The Congress that lost its ascendancy in the late 1980s was a party led by Brahmins and their natural home before Mandal and Mandir politics changed equations in the Hindi heartland. Strategically, if one were to take a long-term view of politics in UP that has elections in early 2022, one could speculate that the only alliance that could take on the BJP is a possible BSP-Congress compact. Mayawati would bring her Dalit block along with the hope that Brahmins would be comfortable with both her and the Congress. The first choice of the Muslim community has been the SP, but they would head to the strategically stronger alliance. But these are just theories and the reality is that the Congress that claims Priyanka Gandhi will lead their campaign has yet to get off and has no assured caste/community voter bloc. Both players have hands tied behind their back as it’s not just Mayawati alone who faces charges, so does Priyanka’s husband Robert Vadra.

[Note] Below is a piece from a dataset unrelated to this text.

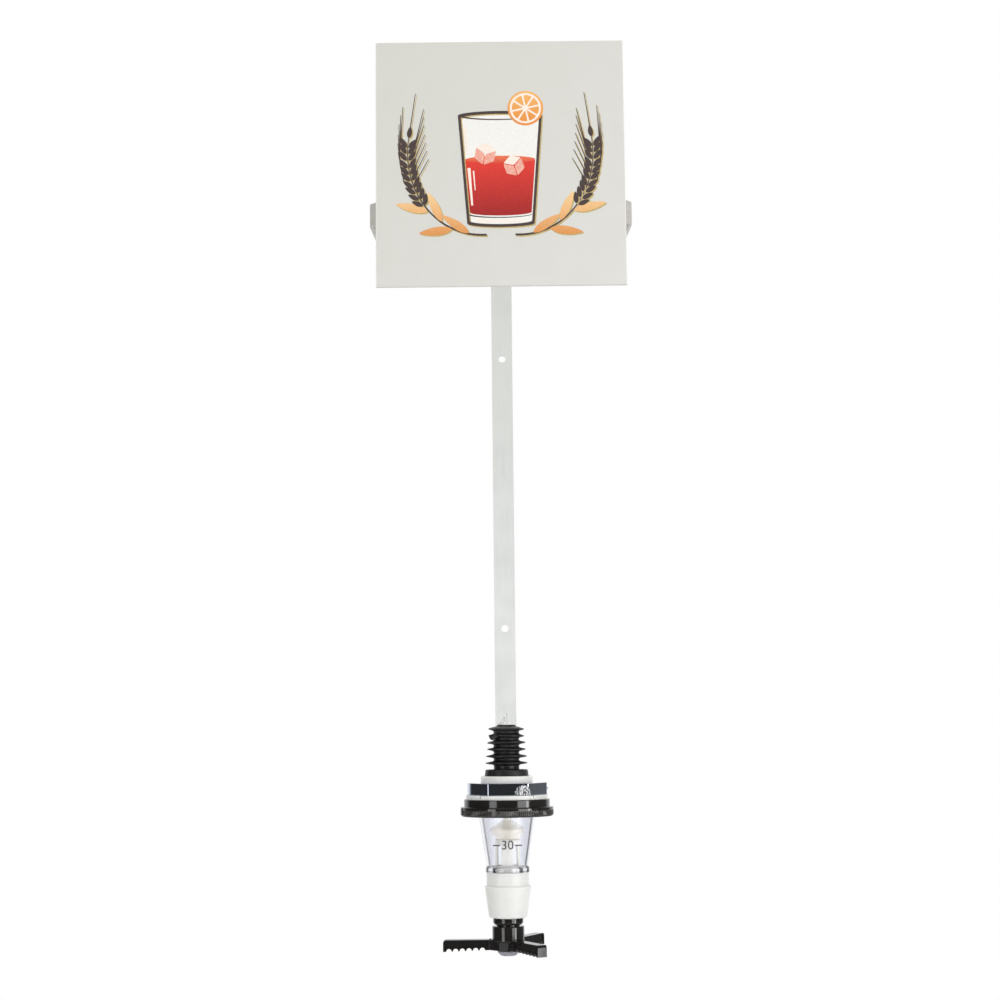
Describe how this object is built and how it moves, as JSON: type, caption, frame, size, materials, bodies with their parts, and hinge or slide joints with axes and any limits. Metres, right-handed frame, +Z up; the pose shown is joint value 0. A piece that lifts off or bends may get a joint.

Mayawati’s politics once drew from a valid historical sense of injustice. BSP founder Kanshi Ram was a strategic genius who built up the party along with Mayawati, known for her formidable fighting abilities. The BSP, founded in 1984, was based on the politics of ‘assertion’ and demand for rights. Conversely, the RSS-BJP project works on the principle of ‘assimilation’ as opposed to assertion.
The Kanshi Ram view once was that only Dalits can speak for themselves and non-Dalit intermediaries were only playing a trick to assert the hegemony of caste. The Hindutva project fundamentally does not challenge caste structures, but reinforces them. The reach-out is not through an assertion of rights, but welfare measures and cadre outreach that point out the benefits of voting for those who appear to be winning. As the BJP makes incremental gains, Mayawati could find that unless she engineers a grand disruption, she could remain a waning force. She hollowed out the politics with too many deals and arrangements and could ironically and tragically be ‘assimilated’.